2011 - 2013 Economic Reform in Cuba
The Cuban government approves a slew of economic reforms in May 2011, allowing citizens to buy and sell residential real estate and automobiles, increasing bank lending, and expanding self-employment.
2014 A Move to Restore Diplomatic Ties
Barack Obama and Raul Castro announce they will restore full diplomatic ties following the exchange of a jailed U.S. intelligence officer for the three remaining Cuban Five prisoners. Gross is also released. The prisoner swap and release of Gross comes after nearly eighteen months of secret talks between U.S. and Cuban officials that were brokered, in part, by Pope Francis. Obama says the United States plans to reopen the embassy in Havana, while members of the Republican-controlled Congress condemn the move and vow to uphold the economic embargo.

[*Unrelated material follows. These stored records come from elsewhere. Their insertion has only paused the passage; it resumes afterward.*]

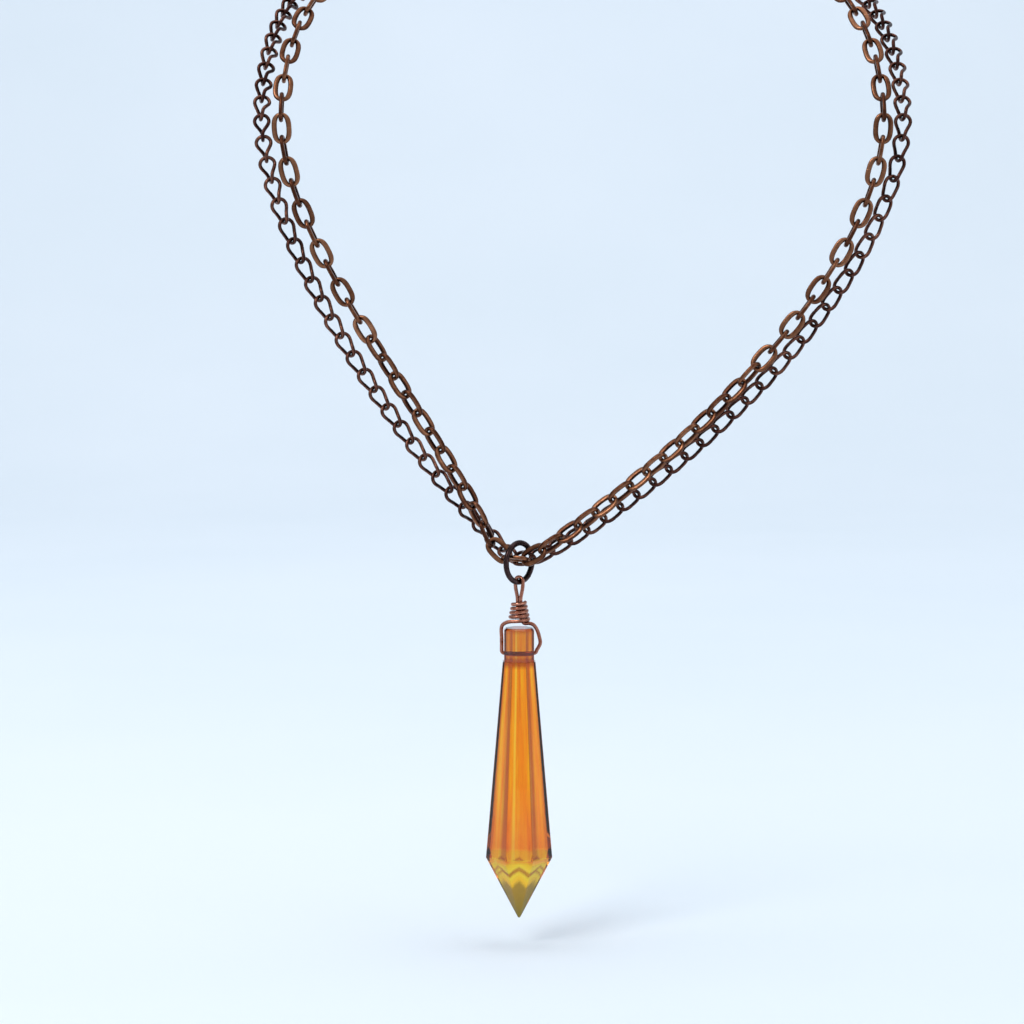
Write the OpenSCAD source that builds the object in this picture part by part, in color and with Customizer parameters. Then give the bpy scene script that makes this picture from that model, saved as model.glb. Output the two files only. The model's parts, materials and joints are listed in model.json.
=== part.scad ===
// Pendant necklace. A flat cable chain and a thinner curb chain lie side by side. Both pass
// through one large jump ring, which carries a wire-wrapped bail and an eight-sided icicle
// crystal. At the nape both chains end in jump rings, joined by a lobster clasp.
// The necklace hangs as it does when worn. The origin is where the loop rests on the nape,
// +X is to the right as seen from the front, +Y points backwards and +Z is up.
// "left" and "right" are as seen from the front.

/* [Loop] */
// How far the nape lies behind the front strands
nape_back = 64; // [58:1:68]
// How far the nape lies above the shoulders
nape_rise = 45; // [42:1:50]
// Half the width between the cable strands at the shoulders
shoulder_half = 63.4; // [63:0.1:64]
// How far outside the cable chain the curb chain runs at the shoulders
strand_gap = 4.1; // [4.1:0.1:5]
// Sideways place of the pendant, which has slid off the centre
pendant_x = -13.28; // [-13.33:0.01:-13.23]
// How far the strands lean back from upright where they pass the shoulders
neck_lean = 24; // [18:1:28]

/* [Cable chain] */
// Length of a cable link outside
cable_len = 6.62; // [6.6:0.01:6.7]
// Width of a cable link outside
cable_w = 4.2; // [4.1:0.05:4.25]
// Thickness of the wire at the ends of a cable link
cable_wire = 0.92; // [0.85:0.01:0.94]
// Width of the flattened sides of a cable link
cable_flat = 1.12; // [0.95:0.01:1.15]
// Thickness of the flattened sides of a cable link
cable_thick = 0.8; // [0.6:0.01:0.82]

/* [Curb chain] */
// Length of a curb link outside
curb_len = 6.1; // [6.05:0.01:6.15]
// Radius of the round ends of a curb link, to the middle of the wire
curb_end_r = 1.62; // [1.58:0.01:1.64]
// Thickness of the curb wire
curb_wire = 0.78; // [0.7:0.01:0.79]
// Twist of each end of a curb link out of its middle plane
curb_twist = 36; // [34:1:38]

/* [Pendant ring] */
// Outside diameter of the large jump ring
ring_od = 9.6; // [9.5:0.05:9.7]
// Thickness of its wire
ring_wire = 1.22; // [1.1:0.01:1.24]
// How far it is turned about the upright from facing the front
ring_turn = 49; // [48:1:50]
// Width of the saw cut where its ends meet
ring_cut = 0.12; // [0.05:0.01:0.2]

/* [Bail] */
// Thickness of the copper wrapping wire
bail_wire_d = 0.8; // [0.7:0.01:0.82]
// Turns in the wrap
wrap_turns = 4.3; // [4.3:1:5.3]
// Height from one turn to the next
wrap_pitch = 0.9; // [0.86:0.01:0.92]
// Radius of the top turn, to the middle of the wire
wrap_top_r = 1.3; // [1.28:0.01:1.4]
// Radius of the bottom turn, to the middle of the wire
wrap_low_r = 2.05; // [1.9:0.01:2.2]
// Height from the pendant ring's wire down to the drilled hole
hole_drop = 15.3; // [15.2:0.1:15.6]

/* [Crystal] */
// Width of the cap across its flats
cap_w = 6.4; // [6.2:0.1:6.5]
// Height of the cap above the hole
cap_above = 5.5; // [5:0.1:5.6]
// Height of the cap below the hole
cap_below = 1.7; // [1.5:0.1:2]
// Width of the body across its flats where it leaves the cap
body_top_w = 7; // [6.8:0.1:7.5]
// Width of the body across its flats at its widest
body_low_w = 14.2; // [12:0.1:16]
// Length of the body
body_len = 42; // [30:1:50]
// Length of the pyramid under the body
tip_len = 14.2; // [10:0.1:18]
// Radius of the drilled hole
hole_r = 0.5; // [0.48:0.01:0.55]

/* [Clasp] */
// Thickness of the lobster clasp
clasp_thick = 2.4; // [2.2:0.1:2.8]
// Outside diameter of the jump rings at the chain ends
end_ring_od = 6.4; // [6.2:0.1:6.6]
// Thickness of their wire
end_ring_wire = 1; // [0.9:0.01:1.05]

/* [Hidden] */
$fn = 48;
// Smallest gap left between two pieces that touch on the real necklace
gap = 0.06;
// The line through both shoulders that the front swings about lies along X here.
swing_y = -nape_back;
swing_z = -nape_rise;
cable_pitch = cable_len - 2 * cable_wire - gap;
curb_pitch = curb_len - 2 * curb_wire - gap;
FRONT = [0, -1, 0];
// Links in one node
run_of_links = 10;

// Copper browns, as the patina leaves them
CABLE_BROWN = [0.36, 0.22, 0.14];
CURB_BROWN = [0.29, 0.17, 0.13];
GUNMETAL = [0.17, 0.13, 0.14];
COPPER = [0.62, 0.33, 0.22];
AMBER = [1, 0.5, 0.03, 0.75];
STEEL = [0.6, 0.6, 0.6];

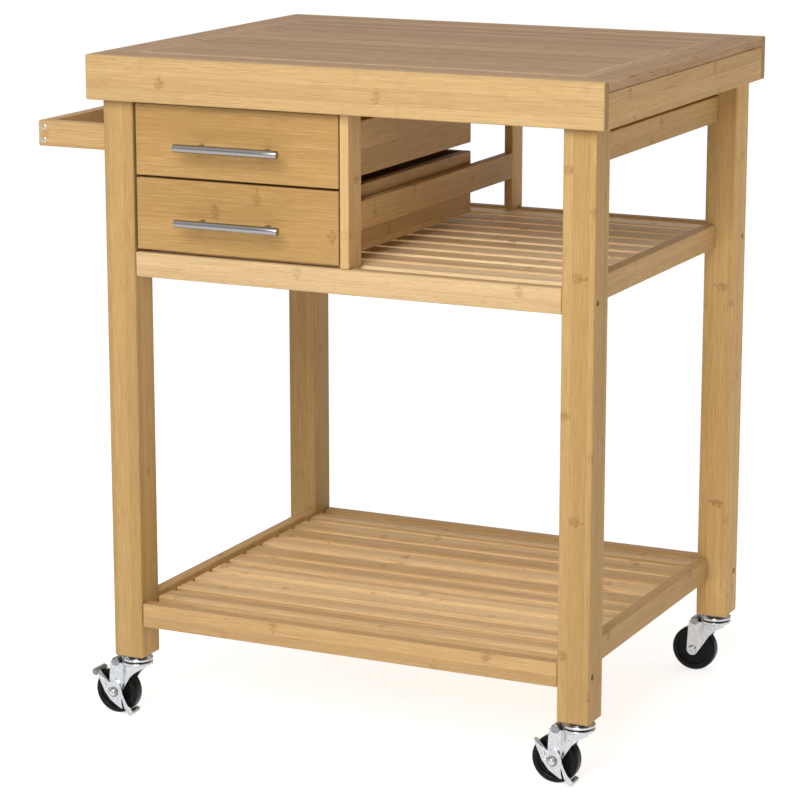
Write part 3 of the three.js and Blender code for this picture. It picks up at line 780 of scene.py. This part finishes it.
def caster_fork(corner, x, y):
    mesh = bmesh.new()
    crown = [(0, 66.4), (13.5, 66.4), (16.4, 66.9), (18.6, 68.2), (19.9, 69.6), (20.25, 70.9),
             (20.1, 71.9), (19.6, 72.4), (18.8, 72.6), (17.8, 72.5), (17.0, 72.0), (0, 72.0)]
    turned(mesh, millimetres(crown), "z", (x, y, 0), 64)
    # The bridge between the cheeks, behind the crown.
    bridge = [(-31.5, -11), (-6, -11), (-6, 11), (-31.5, 11)]
    prism(mesh, [(x + a * MM, y + b * MM) for a, b in bridge], 67.2 * MM, 69.4 * MM)
    for side in (-1, 1):
        cheek(mesh, x, y, side)
    # The rolled cross pin behind the crown, with a domed end on each side, in the darker zinc: painted
    # shade.
    r = 5.7
    dome = [(0, 15.6), (r * 0.5, 15.5), (r * 0.82, 15.2), (r * 0.97, 14.7), (r, 14.0), (r, 12.6),
            (r - 0.3, 12.0)]
    turned(mesh, millimetres(both_ends(dome)), "y", (x - 25.0 * MM, y, 71.0 * MM), 40, material=1)
    finished(f"caster_{corner}_pressed_fork", mesh, [ZINC, ZINC_PAINTED_SHADE], f"caster_{corner}_swivel",
             replaces=[f"caster_{corner}_fork"], bevel=0.0003, smooth=24)


def caster_axle(corner, x, y, braked):
    """The axle bolt, which has a nut over the lever on a braked caster and a recessed head on the others."""
    mesh = bmesh.new()
    centre = (x - TRAIL, y, AXLE_Z)
    steps = 40
    if braked:
        # The shaft stops behind the lever's plate, and the nut starts in front of it, on a washer in the
        # darker zinc that paints a ring of shade round the nut.
        start = 15.6
        head = [(3.2, 12.0), (3.2, 13.1), (0, 13.1)]
        washer = [(0, start), (6.6, start), (6.8, start + 0.4), (6.5, start + 0.9)]
        nut = [(4.6, start + 1.0), (4.7, start + 2.0), (4.4, start + 3.0), (3.6, start + 3.9),
               (2.4, start + 4.4), (1.1, start + 4.65), (0, start + 4.7)]
        faces = turned(mesh, millimetres(washer + nut, -1), "y", centre, steps)
        # The washer's faces take the darker zinc: painted shade.
        for face in faces[:len(washer) * steps]:
            face.material_index = 1
    else:
        start = 12.9
        head = [(3.2, 12.0), (3.2, start), (5.6, start), (5.9, start + 0.5), (5.7, start + 1.3),
                (4.9, start + 2.0), (3.6, start + 2.4), (2.3, start + 2.5), (1.9, start + 1.6),
                (0, start + 1.2)]
    tail = [(0, 16.4), (2.6, 16.4), (3.2, 15.9), (3.2, 15.7), (5.4, 15.6), (6.1, 15.1), (6.2, 13.1),
            (3.2, 13.1), (3.2, 12.0)]
    profile = [(a, -h) for a, h in reversed(head)] + [(a, h) for a, h in reversed(tail)]
    turned(mesh, millimetres(profile), "y", centre, steps)
    finished(f"caster_{corner}_axle_bolt", mesh, [ZINC, ZINC_PAINTED_SHADE], f"caster_{corner}_swivel",
             replaces=[f"caster_{corner}_axle"])


def brake_lever(corner, x, y):
    """A stamped lever over the outer cheek: a plate, a toe flange above and a curved tail to the tread."""
    mesh = bmesh.new()
    ax, az = x - TRAIL, AXLE_Z
    front, back = y - 15.3 * MM, y - 13.3 * MM

    def stamped(outline, near, far, material=0):
        prism(mesh, [(ax + a * MM, az + b * MM) for a, b in outline], near, far, axis="y", material=material)

    plate = [(-23.8, 24.0), (-20.6, 15.5), (-13.2, -0.4), (-4.8, -11.0), (2.6, -16.0), (11.0, -20.8),
             (13.0, -20.2), (11.4, -14.0), (11.2, -6.8), (12.4, 1.7), (10.2, 9.6), (5.6, 14.6),
             (1.6, 16.2), (-2.0, 13.6), (-6.0, 11.8), (-14.0, 16.6)]
    stamped(plate, front, back)
    # The toe flange turns back from the plate's upper edge, in the shade of the leg, and takes the darker
    # zinc as painted shade.
    toe = [(-23.8, 24.2), (-14.0, 16.8), (-6.4, 12.0), (-7.4, 13.9), (-15.0, 21.6), (-19.0, 26.4),
           (-22.6, 27.2)]
    stamped(toe, front + 0.6 * MM, front + 2.1 * MM, material=1)
    # The tail curves down beside the tread and ends in a round foot, whose shoe reaches over the tread.
    tail = [(10.0, 2.0), (12.6, -1.0), (15.6, -8.0), (19.6, -15.4), (24.4, -20.6)]
    foot = []
    for degrees in range(50, -170, -20):
        a = math.radians(degrees)
        foot.append((23.4 + 3.9 * math.cos(a), -24.6 + 3.9 * math.sin(a)))
    inner = [(15.4, -20.2), (12.8, -12.0), (10.4, -5.0)]
    stamped(tail + foot + inner, front + 0.6 * MM, front + 2.2 * MM)
    # The shoe takes the darker zinc too: painted shade.
    shoe = [(21.6, -21.6), (26.6, -23.6), (24.8, -27.6), (22.0, -26.6), (23.4, -24.0)]
    stamped(shoe, front + 2.0 * MM, front + 22.0 * MM, material=1)
    for bx, bz in ((-11.4, 8.2), (-9.0, 3.0)):
        boss = [(2.5, 15.1), (2.2, 15.9), (1.5, 16.3), (1.1, 16.2), (0.8, 15.6), (0, 15.5)]
        turned(mesh, millimetres(boss, -1), "y", (ax + bx * MM, y, az + bz * MM), 20)
    finished(f"caster_{corner}_brake_lever", mesh, [ZINC, ZINC_PAINTED_SHADE], f"caster_{corner}_brake",
             replaces=[f"caster_{corner}_brake"], bevel=0.0004, smooth=40)


def lever_bar(corner, x, y):
    """The round bar at the toe of a lever, which lies across the tread."""
    mesh = bmesh.new()
    end = [(0, 16.2), (1.6, 16.1), (1.9, 15.5), (2.9, 15.5), (3.3, 16.0), (4.2, 15.8), (4.7, 15.0)]
    bar = end + [(4.7, -8.0), (4.1, -8.7), (0, -8.7)]
    centre = (x - TRAIL - 26.3 * MM, y, AXLE_Z + 23.4 * MM)
    turned(mesh, millimetres(bar, -1), "y", centre, 36)
    # The bar is all in the darker zinc: painted shade.
    finished(f"caster_{corner}_lever_bar", mesh, [ZINC_PAINTED_SHADE], f"caster_{corner}_brake")


for corner in CORNERS:
    low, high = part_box(f"leg_{corner}")
    x, y = (low.x + high.x) / 2, (low.y + high.y) / 2
    braked = corner.startswith("front")
    caster_wheel(corner, x, y)
    caster_stem(corner, x, y)
    caster_fork(corner, x, y)
    caster_axle(corner, x, y, braked)
    if braked:
        brake_lever(corner, x, y)
    if corner == "front_left":
        lever_bar(corner, x, y)


# ---- floor, light and camera -------------------------------------------------------------------
def pale_floor():
    t = Tree("pale_floor")
    t.surface(
        Base_Color=(0.5, 0.5, 0.5, 1.0),
        Roughness=0.9,
        Specular_IOR_Level=0.0,
        Emission_Color=(1.0, 1.0, 1.0, 1.0),
        Emission_Strength=0.72,
    )
    bpy.ops.mesh.primitive_plane_add(size=120, location=(0, 0, 0))
    floor = bpy.context.active_object
    floor.name = "floor"
    floor.data.materials.append(t.material)
    floor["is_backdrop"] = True


def white_backdrop():
    """A far white shell behind the object. Only the camera sees it, so it lights nothing."""
    t = Tree("white_backdrop")
    t.surface(
        Base_Color=(0.0, 0.0, 0.0, 1.0),
        Roughness=1.0,
        Specular_IOR_Level=0.0,
        Emission_Color=(1.0, 1.0, 1.0, 1.0),
        Emission_Strength=1.0,
    )
    mesh = bmesh.new()
    bmesh.ops.create_icosphere(mesh, subdivisions=4, radius=58)
    data = bpy.data.meshes.new("backdrop")
    mesh.to_mesh(data)
    mesh.free()
    data.materials.append(t.material)
    backdrop = bpy.data.objects.new("backdrop", data)
    bpy.context.scene.collection.objects.link(backdrop)
    backdrop.visible_diffuse = False
    backdrop.visible_glossy = False
    backdrop.visible_transmission = False
    backdrop.visible_shadow = False
    backdrop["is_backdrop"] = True


def soft_lamp(name, at, towards, size, watts, colour):
    lamp = bpy.data.lights.new(name, "AREA")
    lamp.shape = "SQUARE"
    lamp.size = size
    lamp.energy = watts
    lamp.color = colour
    holder = bpy.data.objects.new(name, lamp)
    bpy.context.scene.collection.objects.link(holder)
    holder.location = at
    holder.rotation_euler = (Vector(at) - Vector(towards)).to_track_quat("Z", "Y").to_euler()


def studio():
    scene = bpy.context.scene
    scene.view_settings.view_transform = "Standard"
    scene.view_settings.look = "None"
    world = bpy.data.worlds.new("studio")
    scene.world = world
    world.use_nodes = True
    # Brighter overhead and on the left, dim on the right, where the room is open.
    tree = world.node_tree
    direction = tree.nodes.new("ShaderNodeTexCoord")
    lean = tree.nodes.new("ShaderNodeVectorMath")
    lean.operation = "DOT_PRODUCT"
    lean.inputs[1].default_value = (-0.50, 0.10, 0.80)
    tree.links.new(direction.outputs["Generated"], lean.inputs[0])
    level = tree.nodes.new("ShaderNodeMapRange")
    level.interpolation_type = "SMOOTHSTEP"
    for socket, number in zip(list(level.inputs)[1:5], (-0.5, 0.9, 0.03, 0.78)):
        socket.default_value = number
    tree.links.new(lean.outputs["Value"], level.inputs[0])
    background = tree.nodes["Background"]
    background.inputs["Color"].default_value = (1.0, 1.0, 1.0, 1.0)
    tree.links.new(level.outputs[0], background.inputs["Strength"])
    soft_lamp("key", (0.35, -2.30, 1.95), (0.0, 0.0, 0.60), 1.4, 60, (1.0, 0.99, 0.97))
    soft_lamp("warm_side", (2.9, 0.5, 0.75), (0.0, 0.0, 0.45), 1.3, 11, (1.0, 0.76, 0.42))


def camera():
    data = bpy.data.cameras.new("camera")
    data.lens = CAMERA["lens"]
    data.sensor_width = 36
    data.clip_end = 200
    eye = bpy.data.objects.new("camera", data)
    bpy.context.scene.collection.objects.link(eye)
    yaw, pitch = math.radians(CAMERA["yaw"]), math.radians(CAMERA["pitch"])
    eye.location = CAMERA["at"]
    eye.rotation_euler = (math.pi / 2 - pitch, 0, yaw)
    bpy.context.scene.camera = eye


pale_floor()
white_backdrop()
studio()
camera()

low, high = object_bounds()
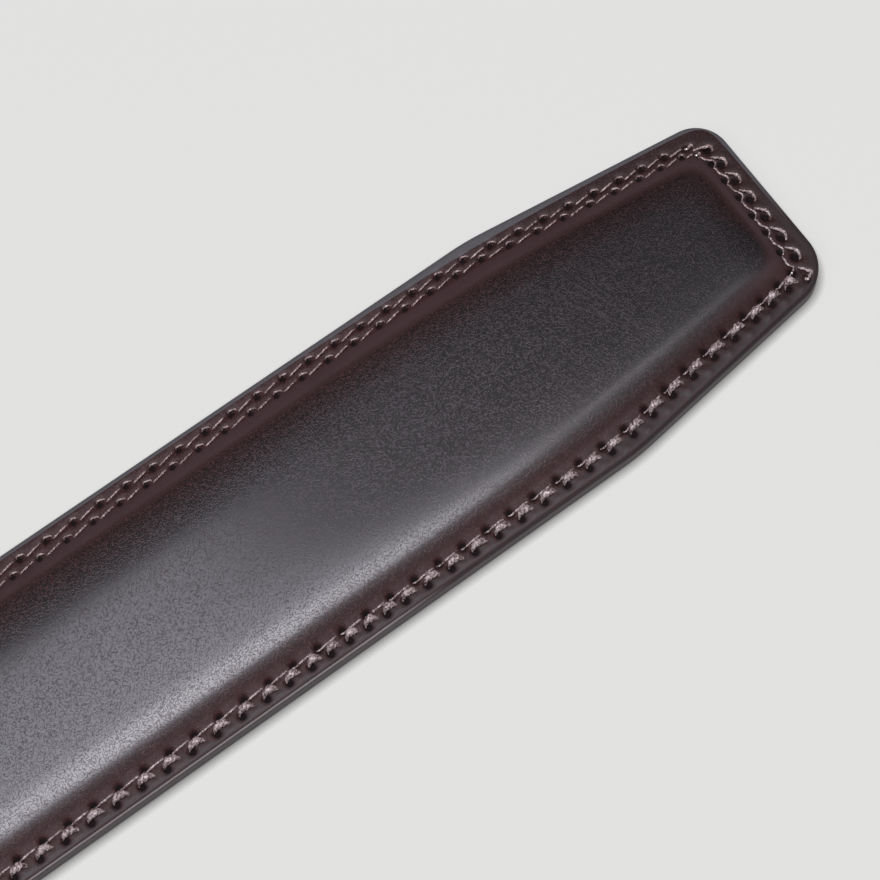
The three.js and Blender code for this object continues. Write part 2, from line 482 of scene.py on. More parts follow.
def stitch_marks(points, stitching):
    """How far the stitching lifts or sinks the leather, and how deep in a hole each point is."""
    lift = np.zeros(len(points))
    pit = np.zeros(len(points))
    marked = np.flatnonzero(points[:, 0] > -DETAIL_REACH)
    near = points[marked]
    which, hole = nearest(tree_of(stitching["holes"]), near)
    _, thread = nearest(tree_of(stitching["pressing"]), near)
    _, pucker = nearest(tree_of(stitching["puckers"]), near)
    depth = 1 / (1 + (hole / stitching["holes"][which, 2]) ** HOLE_STEEPNESS)
    lift[marked] = PUCKER_HEIGHT * bell(pucker, PUCKER_RADIUS) * (1 - depth)
    lift[marked] -= HOLE_DEPTH * depth + GROOVE_DEPTH * bell(thread, GROOVE_RADIUS)
    pit[marked] = depth
    return lift, pit


# Meshes

def add_mesh(name, points, faces, material, smooth=True):
    """A mesh object from plan points in millimetres."""
    placed = (np.asarray(points, float) + (TIP_X, 0, 0)) * MM
    mesh = bpy.data.meshes.new(name)
    mesh.from_pydata(placed.tolist(), [], [tuple(face) for face in faces])
    mesh.polygons.foreach_set("use_smooth", [smooth] * len(mesh.polygons))
    mesh.materials.append(material)
    piece = bpy.data.objects.new(name, mesh)
    bpy.context.scene.collection.objects.link(piece)
    return piece


def add_values(piece, name, values):
    """One number for each point of a mesh, for its material to read."""
    attribute = piece.data.attributes.new(name, "FLOAT", "POINT")
    attribute.data.foreach_set("value", np.asarray(values, np.float32))


def ring_faces(first, second, count):
    """Quads between two closed rings of points that start at two indices."""
    here = np.arange(count)
    following = (here + 1) % count
    return np.column_stack([first + here, first + following, second + following, second + here])


def gathered_faces(first, second, count):
    """Faces from a ring of points to one inside it with a third as many."""
    faces = []
    for group in range(count // GATHER):
        a = first + GATHER * group
        b, c = a + 1, a + 2
        d = first + GATHER * (group + 1) % count
        e = second + group
        f = second + (group + 1) % (count // GATHER)
        faces += [(a, b, e), (b, c, f, e), (c, d, f)]
    return faces


def patch_between(near, far, low_end, tip_end):
    """Points that fill a four-sided gap, row by row from its near side to its far side."""
    u = np.linspace(0, 1, len(low_end))[:, None, None]
    v = ((near[:, 0] - near[0, 0]) / (near[-1, 0] - near[0, 0]))[None, :, None]
    blend_across = (1 - u) * near[None] + u * far[None]
    blend_along = (1 - v) * low_end[:, None] + v * tip_end[:, None]
    corners = ((1 - u) * (1 - v) * near[0] + (1 - u) * v * near[-1]
               + u * (1 - v) * far[0] + u * v * far[-1])
    return blend_across + blend_along - corners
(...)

2016 U.S. President Makes Historic Visit to Cuba
2017 Trump Reinstates Travel, Business Restrictions
President Donald Trump announces that he will reinstate restrictions on Americans traveling to Cuba and U.S. business dealings with a military-run conglomerate but will not break diplomatic relations.
2022 Biden Eases Trump-Era Sanctions
The White House lifts some restrictions on the island, including by expanding U.S. flights into the country, reestablishing a family reunification program, increasing visa processing, and lifting the remittance cap for families. It says the changes seek to “further support the Cuban people, providing them additional tools to pursue a life free from Cuban government oppression and to seek greater economic opportunities.”